Monday, July 8, 2013

Adoption Week- Jeannine's Adoption Story

When I was 15 I went on a week-long “mission trip” with my youth group to a slum town in Mexico. One day we visited an orphanage. Since we don’t have orphanages in the US, this was a shocking and life-changing experience for me. I had always loved children and the fact that these beautiful, precious little creatures had no parents to raise them broke my heart, and I never really recovered. I spent several years feeling that someday I wanted to be an orphanage worker (I don’t know the official word for that). Then one day I was home on Christmas break during my freshman year of college. I was praying about this particular topic. I don’t remember the words of the prayer, but it had to do with going to another country and working in an orphanage. I wanted to give love and care to children who didn’t have a family. I wanted to be that family. I was young and starry eyed at the time, thinking it sounded awfully romantic to travel to a foreign country and work in an orphanage full of unwanted kids – to fill a void in the lives of children who lacked so much, including love.
I don’t hear specific messages from God in my head very often. This is one of maybe two times in my life, before and since, that this has happened. I know it’s looked on as crazy by many to say “God spoke to me,” but I believe that He did in that moment, because what I thought was not at all in line with where my thought train was going, and it was so out of the blue and something I had never considered. What He said was, “Maybe the orphanage will come to you.” The word “maybe” was not a “maybe, maybe not,” kind of maybe, it was the maybe that means, “Did you ever think about that? How about thinking about your dreams and desires in a little bit different context.”  I was like if a child said “I really really really really want to go swimming for my birthday,” and the parent says, “well, maybe, we can go to Disney World instead!” Because Disney World is so much better. It was that kind of “Maybe.”
I had no idea at the time what that would mean for me, but I held on to that word, and I knew with all my heart that God would bring it to fruition. I envisioned somebody dropping babies on my doorstep; I envisioned running a “home for children” – kind of like an orphanage, but more modern and community oriented. I figured adoption was somewhere in my future, but didn’t know how it would come about. Fast forward another thirteen years – college, moving out of state for my first job after college, another job, marriage, step parenting, home ownership, and two biological daughters later.
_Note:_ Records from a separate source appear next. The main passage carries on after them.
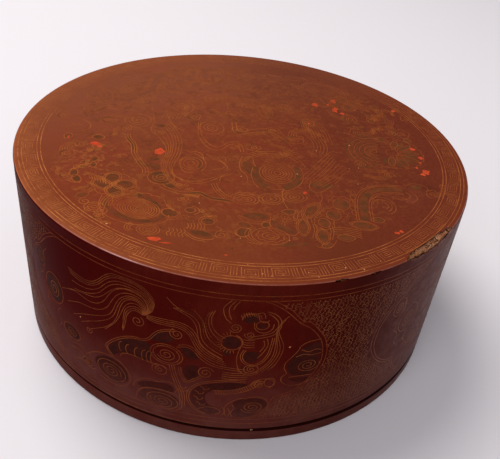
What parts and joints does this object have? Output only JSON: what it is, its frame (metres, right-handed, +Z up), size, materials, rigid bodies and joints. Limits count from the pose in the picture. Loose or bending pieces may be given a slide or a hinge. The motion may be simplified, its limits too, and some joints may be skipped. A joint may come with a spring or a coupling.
{
  "type": "round lacquer box",
  "caption": "Round lacquered wooden box: a low base with an upright collar and a deep flat-topped lid that lifts straight off it.",
  "frame": {"origin": "centre of the round foot, on the surface that the box stands on", "axes": "+Z up along the box's axis, -Y towards the front, +X to the right"},
  "size_m": [0.23, 0.23, 0.097],
  "materials": {
    "warm_lacquer": "satin worn lacquer",
    "red_lacquer": "gloss lacquer",
    "black_lacquer": "gloss lacquer",
    "gold_line": "worn gold laid in engraved lines",
    "dark_fill": "gloss filled lacquer",
    "ash_ground": "matt cloth and ash",
    "bent_wood": "bare",
    "board_wood": "bare",
    "bamboo": "bare"
  },
  "bodies": {
    "base": {"base_board_left": "board_wood", "base_board_centre": "board_wood", "base_board_right": "board_wood", "base_board_pin_1": "bamboo", "base_board_pin_2": "bamboo", "base_board_pin_3": "bamboo", "base_board_pin_4": "bamboo", "collar_hoop_outer": "bent_wood", "collar_hoop_inner": "bent_wood", "ledge_hoop": "bent_wood", "base_band_coat": "red_lacquer", "base_underside_coat": "black_lacquer", "base_lining_coat": "black_lacquer"},
    "lid": {"lid_board_left": "board_wood", "lid_board_centre": "board_wood", "lid_board_right": "board_wood", "lid_board_pin_1": "bamboo", "lid_board_pin_2": "bamboo", "lid_board_pin_3": "bamboo", "lid_board_pin_4": "bamboo", "lid_wall_hoop_outer": "bent_wood", "lid_wall_hoop_inner": "bent_wood", "lid_mouth_hoop": "bent_wood", "lid_corner_hoop": "bent_wood", "lid_top_ground": "ash_ground", "lid_side_ground": "ash_ground", "lid_top_coat": "warm_lacquer", "lid_side_coat": "red_lacquer", "lid_lining_coat": "black_lacquer"}
  },
  "joints": [
    {"name": "lid_lift", "type": "slide", "parent": "base", "child": "lid", "axis": [0, 0, 1], "range_m": [0, 0.08]}
  ]
}
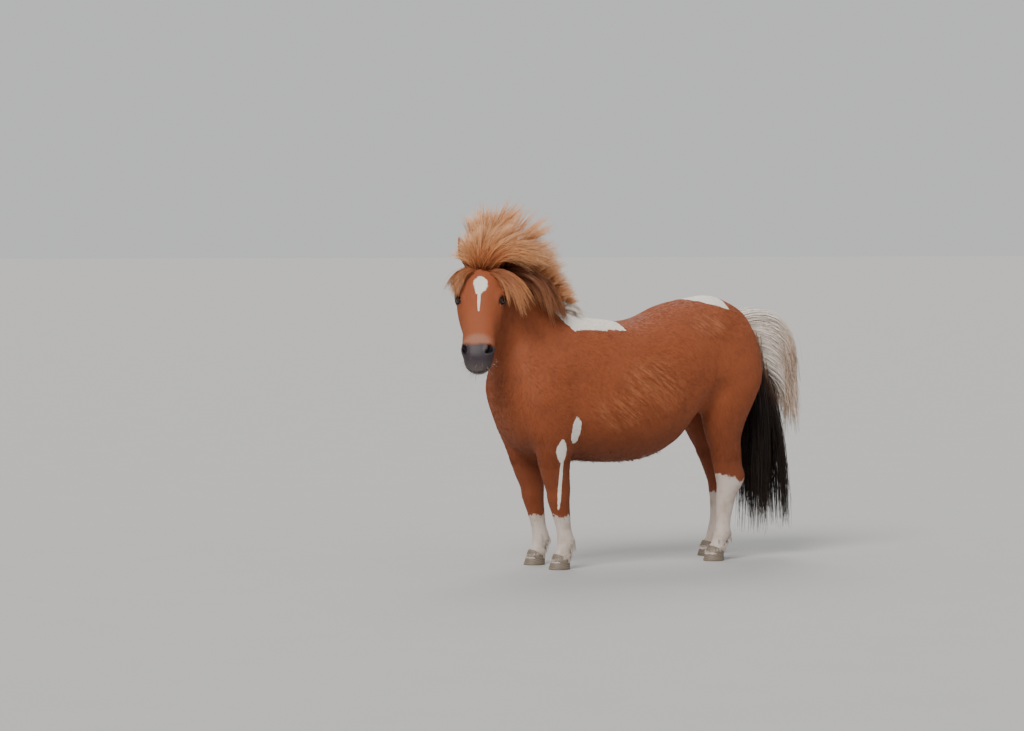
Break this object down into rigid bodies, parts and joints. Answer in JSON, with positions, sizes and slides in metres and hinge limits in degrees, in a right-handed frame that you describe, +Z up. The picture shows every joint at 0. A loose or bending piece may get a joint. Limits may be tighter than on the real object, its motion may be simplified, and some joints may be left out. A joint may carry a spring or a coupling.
{
  "type": "animal_model.pony",
  "caption": "Life-size standing Shetland pony model, head turned to its left, blond mane and dark-tipped white tail blown by the wind",
  "frame": {"origin": "on the ground, under the middle of the outline", "axes": "+Z up, -Y the way the body faces, +X the left side of the body"},
  "size_m": [0.4932, 1.591, 1.3743],
  "materials": {
    "coat": "short chestnut fur",
    "socks": "short white fur",
    "mane": "long red-blond hair",
    "white_hair": "long white hair",
    "tail": "long hair, white above and black-brown below",
    "hoof": "satin horn",
    "eye": "wet gloss"
  },
  "bodies": {
    "root": {"torso": "coat", "neck": "coat", "head": "coat", "ear_left": "coat", "ear_right": "coat", "foreleg_left": "socks", "foreleg_right": "socks", "hindleg_left": "socks", "hindleg_right": "socks", "hoof_front_left": "hoof", "hoof_front_right": "hoof", "hoof_hind_left": "hoof", "hoof_hind_right": "hoof", "eye_left": "eye", "eye_right": "eye", "mane": "mane", "forelock": "mane", "mane_tuft": "white_hair", "tail": "tail"}
  },
  "joints": []
}
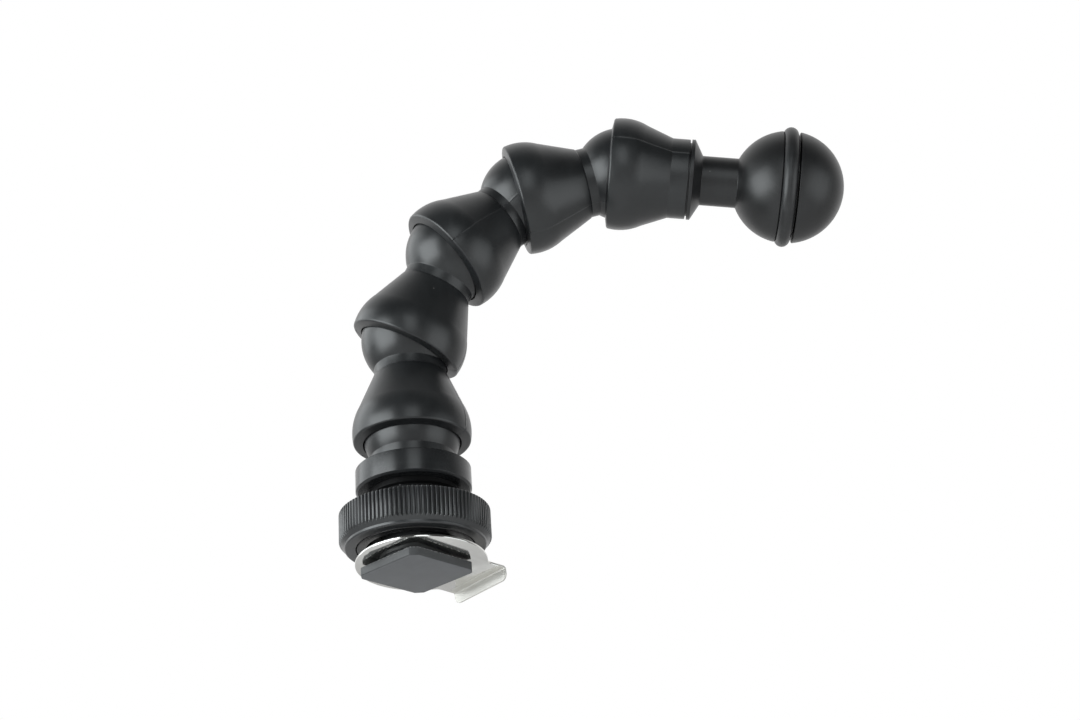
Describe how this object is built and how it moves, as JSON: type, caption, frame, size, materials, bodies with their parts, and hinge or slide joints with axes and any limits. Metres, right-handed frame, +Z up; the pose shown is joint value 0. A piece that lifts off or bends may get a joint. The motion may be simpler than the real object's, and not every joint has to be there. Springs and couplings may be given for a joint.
{
  "type": "flexible mounting arm",
  "caption": "Flexible arm of black ball-and-socket segments, with an accessory-shoe foot, a knurled clamp ring and a steel locking plate at one end and a grooved mounting ball at the other.",
  "frame": {"origin": "centre of the foot's underside", "axes": "+Z up the axis of the base, +X the side towards which the arm bends; the foot's shoe direction lies 45.8 degrees from +X towards +Y"},
  "size_m": [0.1154, 0.0336, 0.1065],
  "materials": {
    "foot_aluminium": "grey matt anodised",
    "plate_steel": "polished stainless sheet",
    "disc_nylon": "black moulded",
    "base_aluminium": "black anodised, turned",
    "arm_plastic": "black moulded, satin",
    "screw_steel": "plain",
    "ball_aluminium": "black anodised, fine blasted",
    "ring_rubber": "matt black"
  },
  "bodies": {
    "base": {"shoe_foot": "foot_aluminium", "base_collar": "base_aluminium", "base_ball": "arm_plastic", "base_screw": "screw_steel", "spring_washer": "screw_steel"},
    "plate": {"locking_plate": "plate_steel"},
    "disc": {"pressure_disc": "disc_nylon"},
    "ring": {"clamp_ring": "base_aluminium"},
    "segment_1": {"arm_segment_1": "arm_plastic"},
    "segment_2": {"arm_segment_2": "arm_plastic"},
    "segment_3": {"arm_segment_3": "arm_plastic"},
    "segment_4": {"arm_segment_4": "arm_plastic"},
    "tip": {"end_segment": "arm_plastic", "ball_adapter": "ball_aluminium", "ball_o_ring": "ring_rubber"}
  },
  "joints": [
    {"name": "bend_1", "type": "hinge", "parent": "base", "child": "segment_1", "pos_m": [0, 0, 0.03173], "axis": [0, 1, 0], "range_deg": [-19.5, 19.1]},
    {"name": "bend_2", "type": "hinge", "parent": "segment_1", "child": "segment_2", "pos_m": [0.00008, 0.00035, 0.05413], "axis": [0, 1, 0], "range_deg": [-55.5, 0.3]},
    {"name": "bend_3", "type": "hinge", "parent": "segment_2", "child": "segment_3", "pos_m": [0.01047, -0.00195, 0.07384], "axis": [0, 1, 0], "range_deg": [-49.8, 5.2]},
    {"name": "bend_4", "type": "hinge", "parent": "segment_3", "child": "segment_4", "pos_m": [0.02764, -0.00109, 0.0882], "axis": [0, 1, 0], "range_deg": [-56.2, 0.6]},
    {"name": "bend_5", "type": "hinge", "parent": "segment_4", "child": "tip", "pos_m": [0.04954, -0.00168, 0.09289], "axis": [0, 1, 0], "range_deg": [-50.4, 7]},
    {"name": "disc_slide", "type": "slide", "parent": "base", "child": "disc", "axis": [0, 0, 1], "range_m": [-0.0016, 0.0043]},
    {"name": "ring_spin", "type": "hinge", "parent": "disc", "child": "ring", "pos_m": [0, 0, 0.01], "axis": [0, 0, 1], "range_deg": [-574, 1545]},
    {"name": "plate_slide", "type": "slide", "parent": "base", "child": "plate", "axis": [0, 0, 1], "range_m": [0, 0.0016]}
  ],
  "couplings": [
    {"joint": "disc_slide", "follows": "ring_spin", "m_per_rad": 0.00015915}
  ]
}
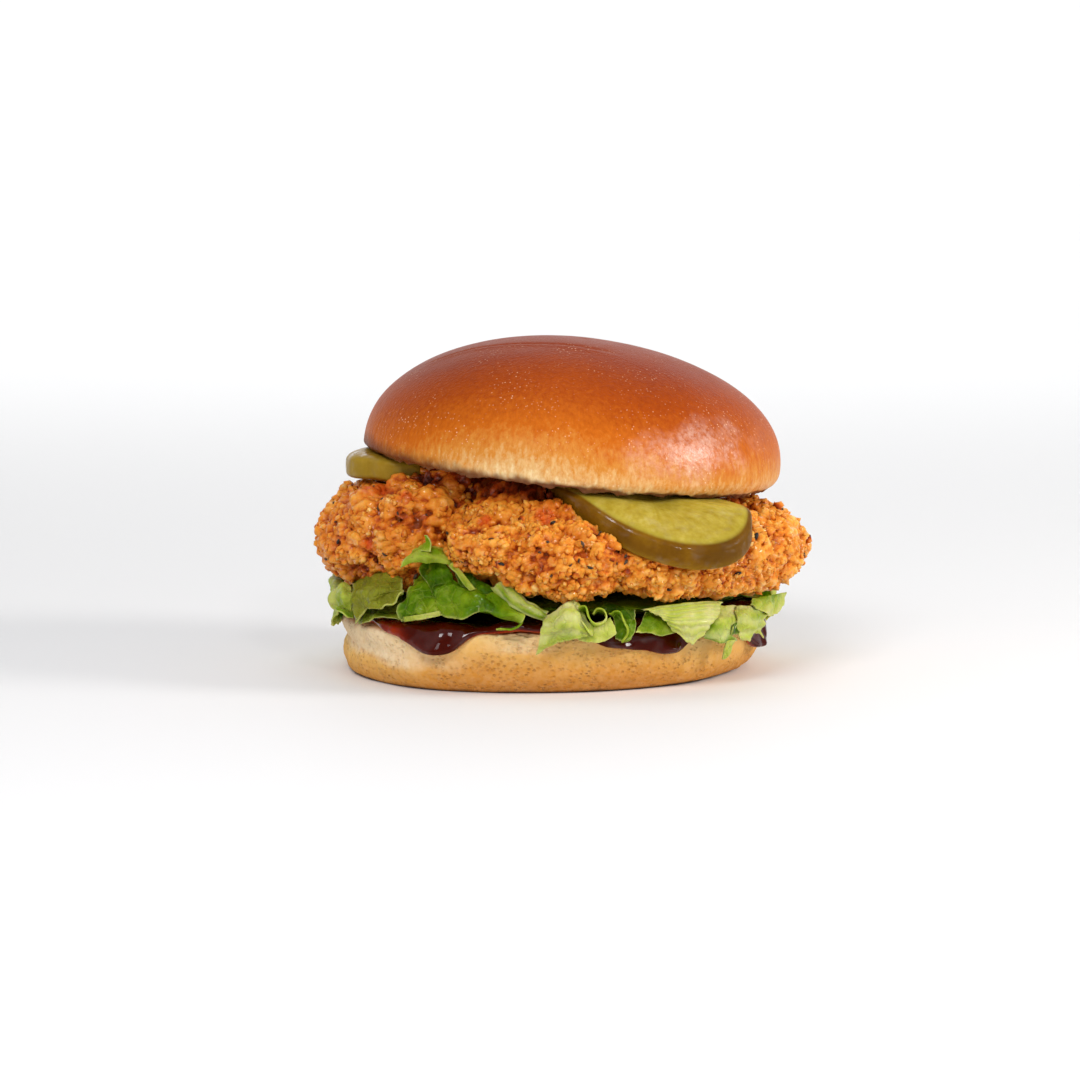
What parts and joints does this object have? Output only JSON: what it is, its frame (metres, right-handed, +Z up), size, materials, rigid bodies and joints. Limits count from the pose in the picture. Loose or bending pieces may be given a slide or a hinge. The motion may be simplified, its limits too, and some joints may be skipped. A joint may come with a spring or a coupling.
{
  "type": "chicken burger",
  "caption": "Crispy fried chicken burger in a glazed soft bun with dark sauce, torn lettuce and pickle slices.",
  "frame": {"origin": "centre of the flat base of the bottom bun", "axes": "+X to the burger's right as it is looked at from the front, +Y to its back, +Z up"},
  "size_m": [0.128, 0.1243, 0.0873],
  "materials": {
    "bun_bottom": "soft toasted bread crust, pale at the top edge, no gloss",
    "sauce": "thick dark red-brown barbecue sauce, wet gloss",
    "lettuce": "fresh crisp leaf, satin, light passes through it",
    "chicken": "craggy golden fried coating with an oily sheen",
    "pickle": "wet yellow-green flesh with a darker olive rind",
    "bun_top": "egg-washed golden-brown crust, soft sheen, pale at the rim"
  },
  "bodies": {
    "root": {"bun_bottom": "bun_bottom", "sauce": "sauce", "lettuce": "lettuce", "chicken": "chicken", "pickle_left": "pickle", "pickle_right": "pickle", "bun_top": "bun_top"}
  },
  "joints": []
}
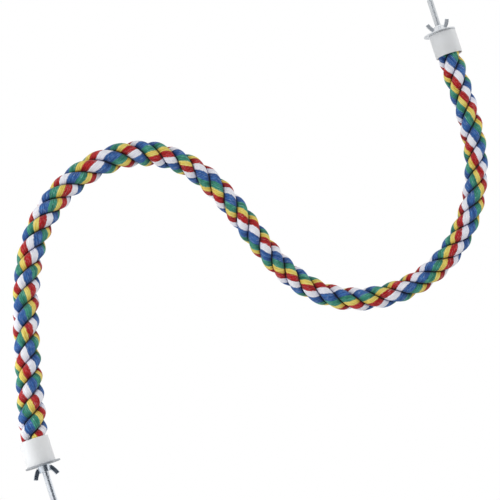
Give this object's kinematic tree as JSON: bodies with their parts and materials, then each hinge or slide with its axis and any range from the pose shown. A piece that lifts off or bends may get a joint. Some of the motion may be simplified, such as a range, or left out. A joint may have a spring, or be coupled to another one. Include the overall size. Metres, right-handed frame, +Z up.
{
  "type": "bird perch",
  "caption": "Bendable laid-rope bird perch with a wire core; each end has a white cap with a threaded stud, washer and wing nut that clamp it to the bars of a cage.",
  "frame": {"origin": "on the lower stud's axis, at the middle of its free thread", "axes": "+Z up, +X from the lower end of the perch towards the upper one, +Y to the back"},
  "size_m": [0.3754, 0.1363, 0.3933],
  "materials": {
    "cotton_blue": "cotton yarn, matt",
    "cotton_red": "cotton yarn, matt",
    "cotton_yellow": "cotton yarn, matt",
    "core_steel": "soft annealed wire, dull",
    "cap_plastic": "moulded white plastic, satin",
    "zinc_plated": "bright zinc plating",
    "glue": "set glue"
  },
  "bodies": {
    "perch": {"strand_1": "cotton_blue", "strand_2": "cotton_red", "strand_3": "cotton_yellow", "core_wire": "core_steel", "lower_cap": "cap_plastic", "upper_cap": "cap_plastic", "lower_bolt": "zinc_plated", "upper_bolt": "zinc_plated", "lower_glue_plug": "glue", "upper_glue_plug": "glue"},
    "lower_washer": {"lower_washer": "zinc_plated"},
    "lower_wing_nut": {"lower_wing_nut": "zinc_plated"},
    "upper_washer": {"upper_washer": "zinc_plated"},
    "upper_wing_nut": {"upper_wing_nut": "zinc_plated"}
  },
  "joints": [
    {"name": "lower_washer_slide", "type": "slide", "parent": "perch", "child": "lower_washer", "axis": [0.3224, -0.1392, -0.9363], "range_m": [0, 0.016]},
    {"name": "lower_nut_turn", "type": "hinge", "parent": "lower_washer", "child": "lower_wing_nut", "pos_m": [0, 0, 0], "axis": [0.3224, -0.1392, -0.9363], "range_deg": [0, 7200]},
    {"name": "upper_washer_slide", "type": "slide", "parent": "perch", "child": "upper_washer", "axis": [-0.2913, 0.0872, 0.9527], "range_m": [0, 0.016]},
    {"name": "upper_nut_turn", "type": "hinge", "parent": "upper_washer", "child": "upper_wing_nut", "pos_m": [0.29847, 0.11376, 0.36934], "axis": [-0.2913, 0.0872, 0.9527], "range_deg": [0, 7200]}
  ],
  "couplings": [
    {"joint": "lower_nut_turn", "follows": "lower_washer_slide", "rad_per_m": 7854},
    {"joint": "upper_nut_turn", "follows": "upper_washer_slide", "rad_per_m": 7854}
  ]
}
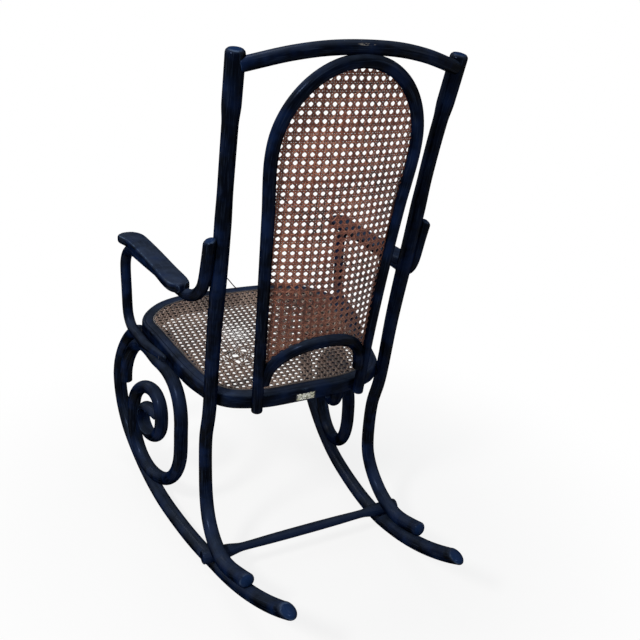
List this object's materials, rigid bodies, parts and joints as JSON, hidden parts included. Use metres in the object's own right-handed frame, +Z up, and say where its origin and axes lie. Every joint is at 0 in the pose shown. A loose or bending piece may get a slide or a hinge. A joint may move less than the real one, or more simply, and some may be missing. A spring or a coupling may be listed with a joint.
{
  "type": "rocking chair",
  "caption": "Bentwood rocking chair with scrolled side frames, caned seat, tall hooped cane back and flat arm pads on bent arms.",
  "frame": {"origin": "middle of the footprint's bounding box, on the floor", "axes": "+Z up, the chair faces -Y, +X is the sitter's left"},
  "size_m": [0.5748, 0.9028, 1.0897],
  "materials": {
    "lacquer": "near-black glossy lacquer on bent beech, worn at the edges",
    "back_cane": "woven cane, reddish brown",
    "seat_cane": "woven cane, brown and greyed",
    "reed": "reed lacquered with the frame",
    "brass": "dull, bare",
    "steel": "darkened"
  },
  "bodies": {
    "root": {"left_rocker": "lacquer", "right_rocker": "lacquer", "left_side_scroll": "lacquer", "right_side_scroll": "lacquer", "left_rear_post": "lacquer", "right_rear_post": "lacquer", "rear_stretcher": "lacquer", "seat_ring": "lacquer", "crest_rail": "lacquer", "back_hoop": "lacquer", "lower_back_arch": "lacquer", "left_arm_bow": "lacquer", "right_arm_bow": "lacquer", "left_arm_pad": "lacquer", "right_arm_pad": "lacquer", "left_pad_dowel_front": "lacquer", "right_pad_dowel_front": "lacquer", "left_pad_dowel_rear": "lacquer", "right_pad_dowel_rear": "lacquer", "seat_cane_panel": "seat_cane", "seat_cane_spline": "reed", "back_cane_panel": "back_cane", "blank_plate": "brass", "left_plate_nail": "brass", "right_plate_nail": "brass", "left_post_screw": "steel", "right_post_screw": "steel", "left_hoop_screw": "steel", "right_hoop_screw": "steel", "left_foot_screw": "steel", "right_foot_screw": "steel", "left_stretcher_screw": "steel", "right_stretcher_screw": "steel", "left_scroll_screw": "steel", "right_scroll_screw": "steel", "left_curl_screw": "steel", "right_curl_screw": "steel", "left_crest_screw": "steel", "right_crest_screw": "steel", "left_arch_screw": "steel", "right_arch_screw": "steel", "left_bow_screw": "steel", "right_bow_screw": "steel", "left_tip_screw": "steel", "right_tip_screw": "steel"}
  },
  "joints": []
}
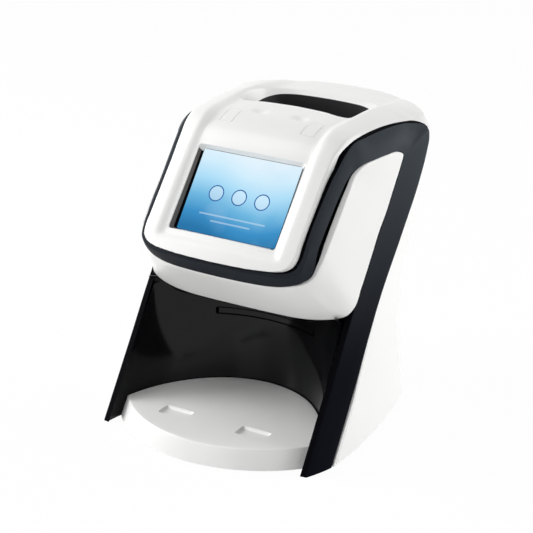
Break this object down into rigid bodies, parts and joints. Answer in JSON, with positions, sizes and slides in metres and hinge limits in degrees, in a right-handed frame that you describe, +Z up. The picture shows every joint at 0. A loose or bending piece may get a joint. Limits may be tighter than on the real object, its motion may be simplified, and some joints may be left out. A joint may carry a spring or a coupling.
{
  "type": "phosphor plate scanner",
  "caption": "Desktop reader for dental imaging plates: leaning case on two legs, tilted touch screen, plate bay with a sliding carrier and a pull-out tray, and a hand grip.",
  "frame": {"origin": "centre of the bounding box on the table under the feet", "axes": "+X to the right of a person facing the screen, +Y to the back, +Z up"},
  "size_m": [0.2108, 0.2705, 0.2479],
  "materials": {
    "white_plastic": "satin",
    "dark_plastic": "satin",
    "black_gloss": "gloss",
    "black_plastic": "matte",
    "touch_glass": "gloss",
    "panel": "satin",
    "rubber": "matte",
    "steel": "brushed",
    "aluminium": "satin",
    "board": "satin",
    "clear_plastic": "clear",
    "mirror_facets": "polished"
  },
  "bodies": {
    "casing": {"top_cover": "white_plastic", "front_shell": "white_plastic", "rear_cover": "white_plastic", "dark_frame": "dark_plastic", "cavity_liner": "black_gloss", "handle_pocket": "black_plastic", "base_plate": "black_plastic", "rubber_feet": "rubber", "screen_glass": "touch_glass", "lcd_panel": "panel", "display_frame": "black_plastic", "display_board": "board", "scan_deck": "aluminium", "deck_posts": "steel", "front_rail_block": "aluminium", "rear_rail_block": "aluminium", "guide_rods": "steel", "drive_motor": "steel", "optics_plate": "aluminium", "optics_posts": "steel", "light_collector": "clear_plastic", "photomultiplier": "steel", "mirror_motor": "aluminium", "laser_module": "aluminium", "erase_lamp_board": "board", "mainboard": "board", "io_board": "board", "network_port": "steel", "usb_port": "steel", "power_inlet": "black_plastic", "switch_housing": "black_plastic", "pan_head_screws": "steel"},
    "carrier": {"plate_carrier": "black_plastic"},
    "lead_screw": {"drive_screw": "steel"},
    "tray": {"receiving_tray": "white_plastic"},
    "rocker": {"power_rocker": "black_plastic"},
    "mirror": {"mirror_rotor": "mirror_facets"}
  },
  "joints": [
    {"name": "carrier_slide", "type": "slide", "parent": "casing", "child": "carrier", "axis": [0, -1, 0], "range_m": [0, 0.044]},
    {"name": "screw_spin", "type": "hinge", "parent": "casing", "child": "lead_screw", "pos_m": [0, 0.04, 0.061], "axis": [0, 1, 0], "range_deg": [0, 1985]},
    {"name": "tray_slide", "type": "slide", "parent": "casing", "child": "tray", "axis": [0, -1, 0], "range_m": [0, 0.06]},
    {"name": "rocker_tilt", "type": "hinge", "parent": "casing", "child": "rocker", "pos_m": [0.031, 0.0855, 0.028], "axis": [1, 0, 0], "range_deg": [-8, 8]},
    {"name": "mirror_spin", "type": "hinge", "parent": "casing", "child": "mirror", "pos_m": [0.034, 0.044, 0.112], "axis": [0, 0, 1], "continuous": true}
  ],
  "couplings": [
    {"joint": "screw_spin", "follows": "carrier_slide", "rad_per_m": 785.4}
  ]
}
I met my husband at a church that I was invited to by a mutual friend. It wasn’t a set up, it just worked out. There was another couple at the church who had been foster parents for years, and had adopted 5 kids from foster care (and 3 more since then!). It was never in my mind to be a foster parent, but the more we got to know this family, it just seemed like something we wanted to do. We started fostering in 2008 when our youngest daughter was about two. In April of 2009 we were placed with a baby boy. We picked him up from the hospital when he was just four days old. Five months later, we got a call for another 4-day-old baby boy, and for some crazy reason I said yes. I have to admit that if I could see the difficulty ahead of me in the next couple years, I probably would have said no. But I didn’t have much time to think about it, and I couldn’t get a hold of my husband at work, so I said a quick frantic prayer, and the answer I felt in my heart was, “This is what you’re here for. This is why you are foster parents.” So I said yes.
In December 2011, eighteen years after a seed was planted in my heart, and fifteen years after receiving a specific, if somewhat ambiguous, word from God, our two adoptions were finalized. FIFTEEN YEARS! If that’s not a lesson in God’s timing, I don’t know what is.
So here we are, raising our 5 amazing children. There was a time I thought I wanted 8 or 10 kids. Now that we have 5 I realize that I am a human with limitations, and five kids is my limit. And I’m ok with that. There have been ups and downs, as there are for everyone. Having two babies five months apart has been more challenging than I could have ever imagined, and in ways I never dreamed. I probably wouldn’t recommend it to most people, but I wouldn’t change it either. I know it’s been part of God’s plan for all of us all along.